(begin)
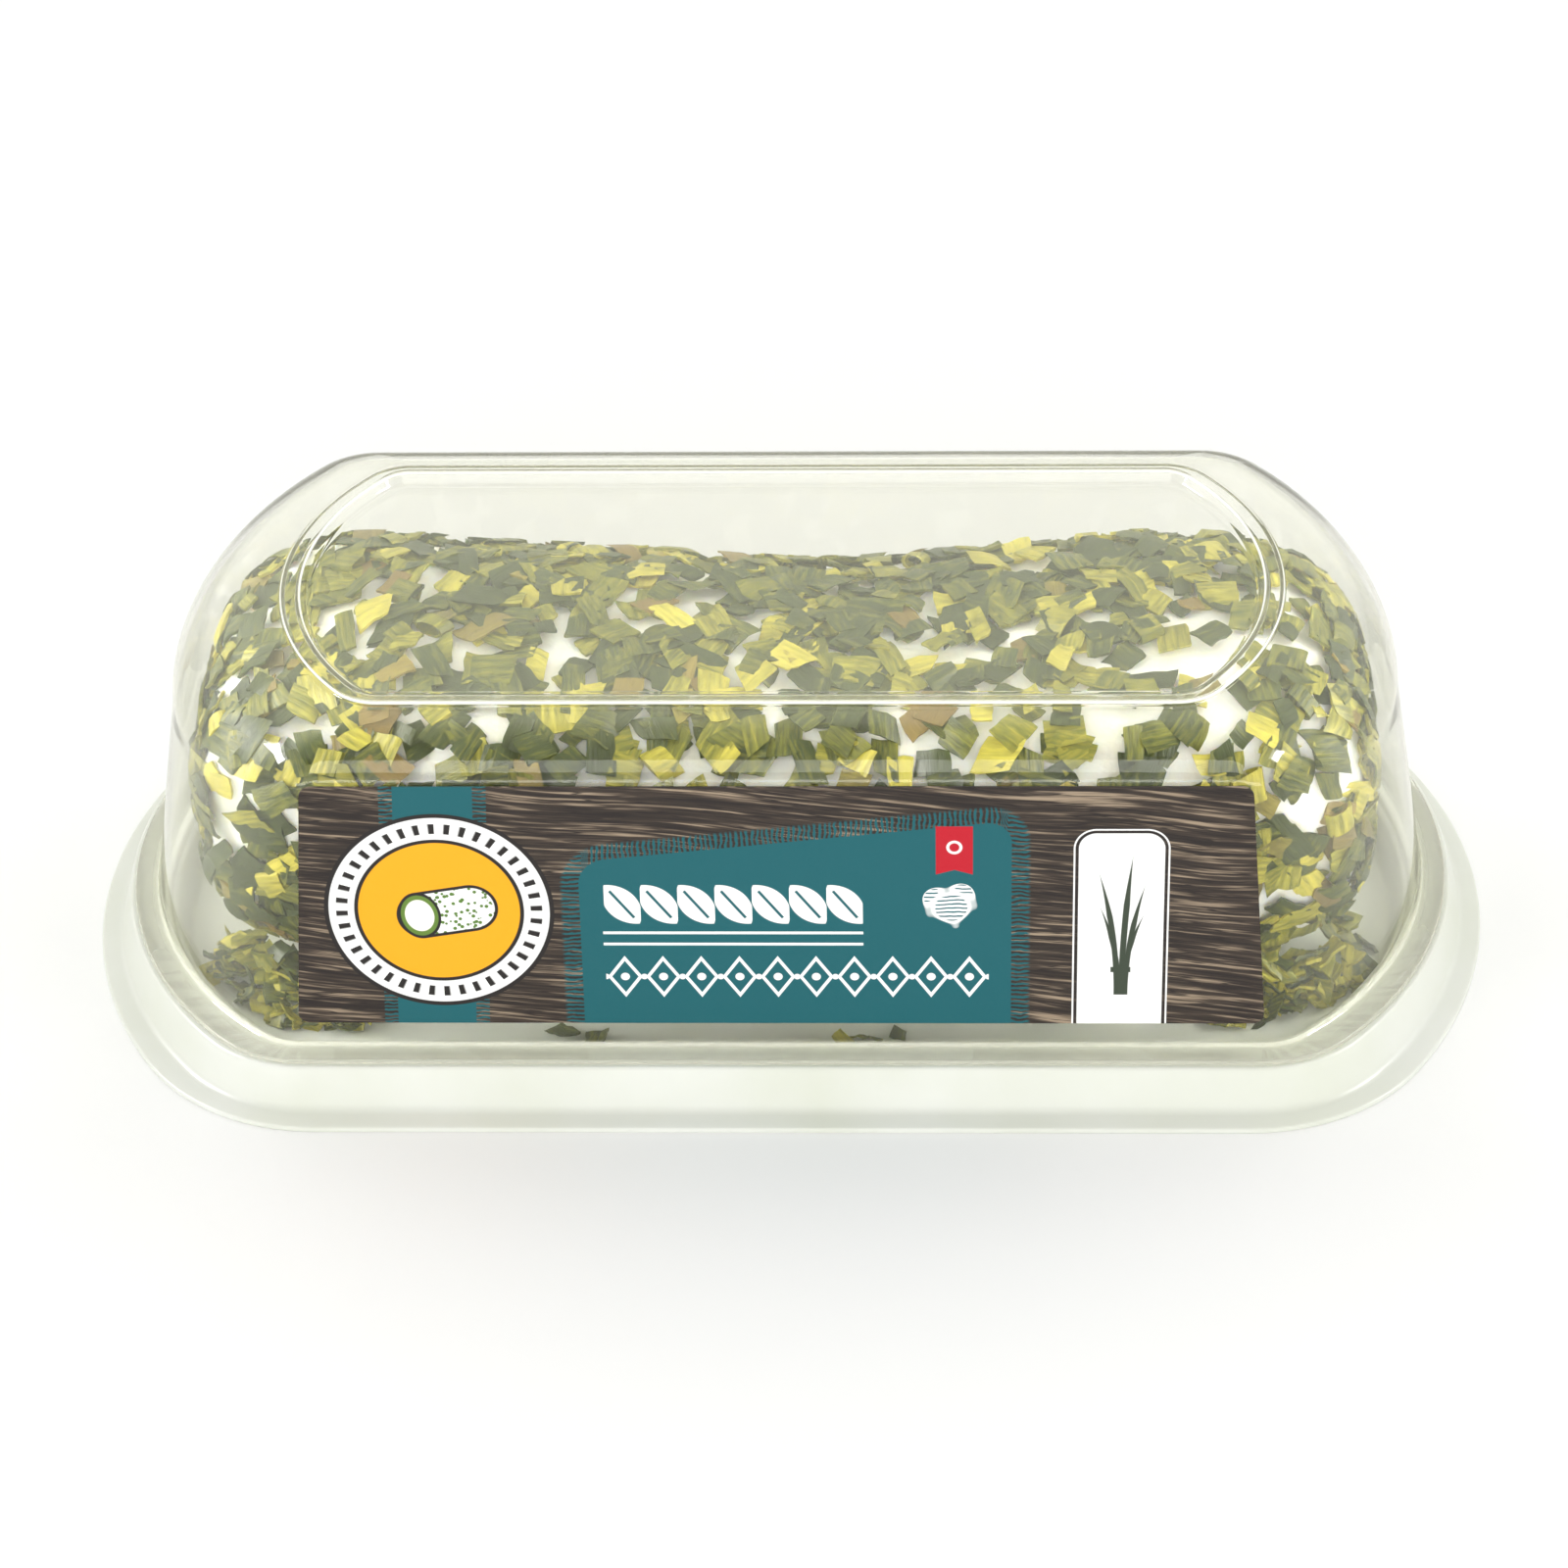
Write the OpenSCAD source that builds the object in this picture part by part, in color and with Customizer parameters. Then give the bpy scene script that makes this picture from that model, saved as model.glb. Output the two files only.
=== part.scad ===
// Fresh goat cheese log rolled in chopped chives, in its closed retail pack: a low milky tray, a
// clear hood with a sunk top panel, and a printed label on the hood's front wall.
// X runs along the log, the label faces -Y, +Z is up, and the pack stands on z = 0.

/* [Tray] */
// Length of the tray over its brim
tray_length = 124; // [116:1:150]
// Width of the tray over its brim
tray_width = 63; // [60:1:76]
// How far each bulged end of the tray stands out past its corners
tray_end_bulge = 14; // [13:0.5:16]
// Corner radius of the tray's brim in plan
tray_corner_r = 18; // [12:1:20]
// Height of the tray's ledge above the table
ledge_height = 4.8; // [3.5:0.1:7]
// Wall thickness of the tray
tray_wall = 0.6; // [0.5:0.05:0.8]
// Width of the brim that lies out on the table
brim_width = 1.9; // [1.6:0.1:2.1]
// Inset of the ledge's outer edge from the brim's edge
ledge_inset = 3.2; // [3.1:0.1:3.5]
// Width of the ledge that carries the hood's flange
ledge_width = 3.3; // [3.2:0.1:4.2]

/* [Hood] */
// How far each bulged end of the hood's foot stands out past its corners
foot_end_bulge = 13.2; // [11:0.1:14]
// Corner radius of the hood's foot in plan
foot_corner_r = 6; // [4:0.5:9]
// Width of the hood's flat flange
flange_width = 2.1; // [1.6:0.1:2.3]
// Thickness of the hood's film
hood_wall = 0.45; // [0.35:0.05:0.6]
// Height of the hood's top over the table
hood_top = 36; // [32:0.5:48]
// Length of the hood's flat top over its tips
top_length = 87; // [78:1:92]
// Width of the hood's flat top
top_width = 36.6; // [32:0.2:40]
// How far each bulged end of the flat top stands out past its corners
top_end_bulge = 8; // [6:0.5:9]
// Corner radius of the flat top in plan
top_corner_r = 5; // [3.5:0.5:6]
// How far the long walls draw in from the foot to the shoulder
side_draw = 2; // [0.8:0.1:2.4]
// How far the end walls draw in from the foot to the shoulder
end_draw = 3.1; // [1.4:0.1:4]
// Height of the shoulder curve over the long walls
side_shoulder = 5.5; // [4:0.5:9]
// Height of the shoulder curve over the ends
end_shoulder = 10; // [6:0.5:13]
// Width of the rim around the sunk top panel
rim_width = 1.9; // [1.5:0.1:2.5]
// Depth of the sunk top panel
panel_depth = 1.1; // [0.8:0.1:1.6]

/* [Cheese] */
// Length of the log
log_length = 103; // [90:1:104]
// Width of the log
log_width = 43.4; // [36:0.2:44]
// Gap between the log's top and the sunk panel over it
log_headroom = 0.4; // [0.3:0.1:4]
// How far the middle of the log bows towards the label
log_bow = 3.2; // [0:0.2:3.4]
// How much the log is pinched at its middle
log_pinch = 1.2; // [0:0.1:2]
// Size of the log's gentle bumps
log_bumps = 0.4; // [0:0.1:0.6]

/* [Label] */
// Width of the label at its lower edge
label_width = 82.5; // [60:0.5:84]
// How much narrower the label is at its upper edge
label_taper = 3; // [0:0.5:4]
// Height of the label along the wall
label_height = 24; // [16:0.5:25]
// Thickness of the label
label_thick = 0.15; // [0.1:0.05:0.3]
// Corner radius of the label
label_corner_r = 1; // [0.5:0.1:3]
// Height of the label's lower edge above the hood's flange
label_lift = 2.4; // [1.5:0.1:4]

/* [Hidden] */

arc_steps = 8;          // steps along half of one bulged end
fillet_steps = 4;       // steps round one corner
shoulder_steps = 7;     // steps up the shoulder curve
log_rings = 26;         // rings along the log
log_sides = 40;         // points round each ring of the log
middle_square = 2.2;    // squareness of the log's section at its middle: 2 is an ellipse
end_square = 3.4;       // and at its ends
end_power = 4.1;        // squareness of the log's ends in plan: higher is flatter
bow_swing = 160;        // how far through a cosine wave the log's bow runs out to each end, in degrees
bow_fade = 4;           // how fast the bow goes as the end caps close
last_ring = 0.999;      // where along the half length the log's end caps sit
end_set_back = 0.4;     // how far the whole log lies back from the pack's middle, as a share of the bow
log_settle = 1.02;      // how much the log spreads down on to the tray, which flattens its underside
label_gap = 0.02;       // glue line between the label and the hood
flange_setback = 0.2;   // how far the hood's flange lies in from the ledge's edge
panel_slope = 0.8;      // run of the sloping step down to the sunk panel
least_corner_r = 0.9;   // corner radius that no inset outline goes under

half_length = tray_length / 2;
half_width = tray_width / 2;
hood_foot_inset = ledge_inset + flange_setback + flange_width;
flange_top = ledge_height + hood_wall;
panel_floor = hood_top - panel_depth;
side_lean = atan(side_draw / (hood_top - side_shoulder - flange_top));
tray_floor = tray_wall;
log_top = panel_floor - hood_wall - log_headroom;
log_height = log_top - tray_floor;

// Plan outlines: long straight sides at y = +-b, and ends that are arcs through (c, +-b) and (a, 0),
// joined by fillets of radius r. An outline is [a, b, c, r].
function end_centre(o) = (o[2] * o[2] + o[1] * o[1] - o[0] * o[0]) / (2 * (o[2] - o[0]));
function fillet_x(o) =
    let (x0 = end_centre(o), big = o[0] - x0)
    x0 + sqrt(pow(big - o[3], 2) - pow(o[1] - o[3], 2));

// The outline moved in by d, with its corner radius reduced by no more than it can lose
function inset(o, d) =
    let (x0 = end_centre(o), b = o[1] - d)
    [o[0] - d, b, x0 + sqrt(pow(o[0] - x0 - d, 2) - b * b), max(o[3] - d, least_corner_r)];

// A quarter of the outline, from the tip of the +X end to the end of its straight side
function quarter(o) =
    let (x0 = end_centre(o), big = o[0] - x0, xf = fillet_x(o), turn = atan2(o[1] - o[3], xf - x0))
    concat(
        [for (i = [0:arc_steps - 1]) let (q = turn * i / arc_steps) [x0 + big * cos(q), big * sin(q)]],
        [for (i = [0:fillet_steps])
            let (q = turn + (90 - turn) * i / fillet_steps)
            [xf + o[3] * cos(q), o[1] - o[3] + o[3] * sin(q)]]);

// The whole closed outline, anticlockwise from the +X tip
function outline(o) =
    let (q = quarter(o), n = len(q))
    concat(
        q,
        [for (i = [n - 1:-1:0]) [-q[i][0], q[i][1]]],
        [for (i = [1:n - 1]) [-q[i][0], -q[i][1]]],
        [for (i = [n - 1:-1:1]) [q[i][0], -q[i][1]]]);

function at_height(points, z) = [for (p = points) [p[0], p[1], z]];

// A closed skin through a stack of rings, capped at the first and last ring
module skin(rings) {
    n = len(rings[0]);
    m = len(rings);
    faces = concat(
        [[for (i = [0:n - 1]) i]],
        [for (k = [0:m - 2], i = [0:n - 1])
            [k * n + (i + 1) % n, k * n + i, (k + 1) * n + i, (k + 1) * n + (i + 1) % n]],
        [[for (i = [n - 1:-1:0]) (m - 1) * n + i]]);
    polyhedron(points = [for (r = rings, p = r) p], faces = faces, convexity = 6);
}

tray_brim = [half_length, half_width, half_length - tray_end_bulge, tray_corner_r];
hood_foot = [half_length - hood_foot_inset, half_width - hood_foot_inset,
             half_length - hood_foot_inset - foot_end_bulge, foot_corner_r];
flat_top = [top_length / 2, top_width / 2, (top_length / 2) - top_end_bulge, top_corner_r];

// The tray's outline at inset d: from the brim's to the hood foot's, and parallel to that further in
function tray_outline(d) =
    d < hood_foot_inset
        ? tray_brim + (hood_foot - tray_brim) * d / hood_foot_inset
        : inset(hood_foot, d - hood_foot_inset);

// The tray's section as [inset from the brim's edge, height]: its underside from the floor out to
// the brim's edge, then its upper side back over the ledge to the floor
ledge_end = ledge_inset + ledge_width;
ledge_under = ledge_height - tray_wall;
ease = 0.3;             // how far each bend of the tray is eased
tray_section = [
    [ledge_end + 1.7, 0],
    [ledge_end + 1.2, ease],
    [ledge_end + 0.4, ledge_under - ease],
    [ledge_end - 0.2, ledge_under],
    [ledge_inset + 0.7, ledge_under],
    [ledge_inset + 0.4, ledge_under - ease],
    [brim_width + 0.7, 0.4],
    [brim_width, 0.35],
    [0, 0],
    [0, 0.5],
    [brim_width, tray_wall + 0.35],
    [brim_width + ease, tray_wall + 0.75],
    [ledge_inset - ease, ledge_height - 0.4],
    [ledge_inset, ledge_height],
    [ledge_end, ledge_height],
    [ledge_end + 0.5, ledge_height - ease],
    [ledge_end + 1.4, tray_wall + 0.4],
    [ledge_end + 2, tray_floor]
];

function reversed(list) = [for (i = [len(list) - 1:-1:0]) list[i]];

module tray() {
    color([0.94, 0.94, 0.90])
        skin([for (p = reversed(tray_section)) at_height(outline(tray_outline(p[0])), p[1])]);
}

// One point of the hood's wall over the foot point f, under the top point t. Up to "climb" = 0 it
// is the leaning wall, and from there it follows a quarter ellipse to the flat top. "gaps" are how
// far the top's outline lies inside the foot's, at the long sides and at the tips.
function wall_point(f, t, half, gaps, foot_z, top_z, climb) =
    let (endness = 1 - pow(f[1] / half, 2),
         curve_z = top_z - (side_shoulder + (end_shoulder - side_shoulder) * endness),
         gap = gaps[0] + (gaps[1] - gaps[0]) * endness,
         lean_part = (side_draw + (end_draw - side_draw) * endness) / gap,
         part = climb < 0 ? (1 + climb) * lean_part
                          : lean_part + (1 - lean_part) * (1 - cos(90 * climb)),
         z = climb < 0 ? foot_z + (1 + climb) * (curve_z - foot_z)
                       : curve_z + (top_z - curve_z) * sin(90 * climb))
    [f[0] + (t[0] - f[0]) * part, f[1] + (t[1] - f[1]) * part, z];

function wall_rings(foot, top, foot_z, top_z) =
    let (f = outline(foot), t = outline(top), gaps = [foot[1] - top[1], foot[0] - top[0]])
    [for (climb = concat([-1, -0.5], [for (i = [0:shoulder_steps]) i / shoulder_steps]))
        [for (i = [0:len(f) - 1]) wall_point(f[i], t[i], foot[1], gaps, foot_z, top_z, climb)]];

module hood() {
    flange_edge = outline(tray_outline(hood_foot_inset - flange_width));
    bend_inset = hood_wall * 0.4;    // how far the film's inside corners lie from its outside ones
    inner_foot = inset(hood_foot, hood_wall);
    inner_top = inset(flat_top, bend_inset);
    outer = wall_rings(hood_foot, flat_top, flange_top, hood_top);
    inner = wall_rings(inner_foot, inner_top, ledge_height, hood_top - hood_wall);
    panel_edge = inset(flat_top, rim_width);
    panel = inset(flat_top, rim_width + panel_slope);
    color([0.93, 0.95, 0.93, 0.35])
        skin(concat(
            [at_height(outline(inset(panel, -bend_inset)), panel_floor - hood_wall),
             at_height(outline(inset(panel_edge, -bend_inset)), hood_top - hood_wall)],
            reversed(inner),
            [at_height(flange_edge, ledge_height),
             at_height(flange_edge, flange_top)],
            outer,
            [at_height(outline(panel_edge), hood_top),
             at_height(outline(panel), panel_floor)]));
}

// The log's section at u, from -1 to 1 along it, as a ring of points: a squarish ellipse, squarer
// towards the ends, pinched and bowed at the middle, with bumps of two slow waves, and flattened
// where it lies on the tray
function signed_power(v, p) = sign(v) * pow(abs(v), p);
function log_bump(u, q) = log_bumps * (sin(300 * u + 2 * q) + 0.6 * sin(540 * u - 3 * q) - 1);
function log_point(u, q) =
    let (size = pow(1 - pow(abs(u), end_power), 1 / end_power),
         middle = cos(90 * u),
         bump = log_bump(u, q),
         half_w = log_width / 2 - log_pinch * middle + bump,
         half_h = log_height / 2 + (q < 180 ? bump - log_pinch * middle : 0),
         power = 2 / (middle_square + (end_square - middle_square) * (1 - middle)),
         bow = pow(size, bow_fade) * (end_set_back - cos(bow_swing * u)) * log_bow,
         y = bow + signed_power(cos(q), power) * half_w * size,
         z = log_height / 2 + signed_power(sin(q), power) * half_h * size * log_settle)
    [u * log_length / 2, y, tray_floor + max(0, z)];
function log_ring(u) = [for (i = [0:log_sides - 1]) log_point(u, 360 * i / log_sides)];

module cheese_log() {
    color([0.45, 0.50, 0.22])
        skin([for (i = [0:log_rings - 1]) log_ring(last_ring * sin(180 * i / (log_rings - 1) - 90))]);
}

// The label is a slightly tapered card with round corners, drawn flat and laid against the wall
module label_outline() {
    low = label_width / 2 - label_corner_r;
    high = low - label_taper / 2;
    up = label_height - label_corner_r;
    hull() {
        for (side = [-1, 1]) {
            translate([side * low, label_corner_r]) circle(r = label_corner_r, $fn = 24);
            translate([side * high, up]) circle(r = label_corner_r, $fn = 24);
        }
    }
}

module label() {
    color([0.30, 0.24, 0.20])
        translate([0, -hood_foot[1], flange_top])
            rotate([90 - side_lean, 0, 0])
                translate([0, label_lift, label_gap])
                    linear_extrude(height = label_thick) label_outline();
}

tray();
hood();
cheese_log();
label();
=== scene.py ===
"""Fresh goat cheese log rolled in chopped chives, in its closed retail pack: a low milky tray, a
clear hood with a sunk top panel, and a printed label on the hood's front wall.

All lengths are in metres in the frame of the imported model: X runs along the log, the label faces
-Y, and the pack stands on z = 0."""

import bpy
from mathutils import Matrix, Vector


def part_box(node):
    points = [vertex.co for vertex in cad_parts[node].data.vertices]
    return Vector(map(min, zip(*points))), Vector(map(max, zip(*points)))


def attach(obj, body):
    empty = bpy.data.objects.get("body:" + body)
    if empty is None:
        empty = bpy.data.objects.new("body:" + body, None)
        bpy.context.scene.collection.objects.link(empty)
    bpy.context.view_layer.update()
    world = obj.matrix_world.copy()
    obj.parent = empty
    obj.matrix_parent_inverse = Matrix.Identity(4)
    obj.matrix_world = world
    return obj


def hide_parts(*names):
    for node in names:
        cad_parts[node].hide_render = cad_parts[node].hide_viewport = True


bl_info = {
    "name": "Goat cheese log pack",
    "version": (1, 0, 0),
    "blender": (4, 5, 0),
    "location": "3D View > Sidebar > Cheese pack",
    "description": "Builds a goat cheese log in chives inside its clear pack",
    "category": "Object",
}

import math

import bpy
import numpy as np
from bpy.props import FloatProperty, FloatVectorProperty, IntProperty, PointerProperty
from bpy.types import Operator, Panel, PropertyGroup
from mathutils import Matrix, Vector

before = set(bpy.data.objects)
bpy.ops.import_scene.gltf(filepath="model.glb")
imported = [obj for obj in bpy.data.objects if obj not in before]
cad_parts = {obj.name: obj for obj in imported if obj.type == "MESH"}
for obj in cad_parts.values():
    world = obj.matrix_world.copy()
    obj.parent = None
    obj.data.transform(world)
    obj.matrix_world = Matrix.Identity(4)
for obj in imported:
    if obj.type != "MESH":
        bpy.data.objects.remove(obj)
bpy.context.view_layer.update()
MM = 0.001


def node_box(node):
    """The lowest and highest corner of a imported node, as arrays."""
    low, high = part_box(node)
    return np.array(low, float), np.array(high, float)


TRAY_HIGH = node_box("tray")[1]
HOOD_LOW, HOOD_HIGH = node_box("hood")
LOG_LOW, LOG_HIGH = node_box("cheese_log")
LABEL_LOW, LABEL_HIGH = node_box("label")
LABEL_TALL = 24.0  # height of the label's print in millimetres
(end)
> **Instruction**
Take exactly the lines from the one containing "low = label_width / 2 - label_corner_r;" through the one containing "zip(*points))), Vector(map(max, zip(*points)))" in the data above, and output them with nothing added.

> **Answer to the task**
    low = label_width / 2 - label_corner_r;
    high = low - label_taper / 2;
    up = label_height - label_corner_r;
    hull() {
        for (side = [-1, 1]) {
            translate([side * low, label_corner_r]) circle(r = label_corner_r, $fn = 24);
            translate([side * high, up]) circle(r = label_corner_r, $fn = 24);
        }
    }
}

module label() {
    color([0.30, 0.24, 0.20])
        translate([0, -hood_foot[1], flange_top])
            rotate([90 - side_lean, 0, 0])
                translate([0, label_lift, label_gap])
                    linear_extrude(height = label_thick) label_outline();
}

tray();
hood();
cheese_log();
label();
=== scene.py ===
"""Fresh goat cheese log rolled in chopped chives, in its closed retail pack: a low milky tray, a
clear hood with a sunk top panel, and a printed label on the hood's front wall.

All lengths are in metres in the frame of the imported model: X runs along the log, the label faces
-Y, and the pack stands on z = 0."""

import bpy
from mathutils import Matrix, Vector


def part_box(node):
    points = [vertex.co for vertex in cad_parts[node].data.vertices]
    return Vector(map(min, zip(*points))), Vector(map(max, zip(*points)))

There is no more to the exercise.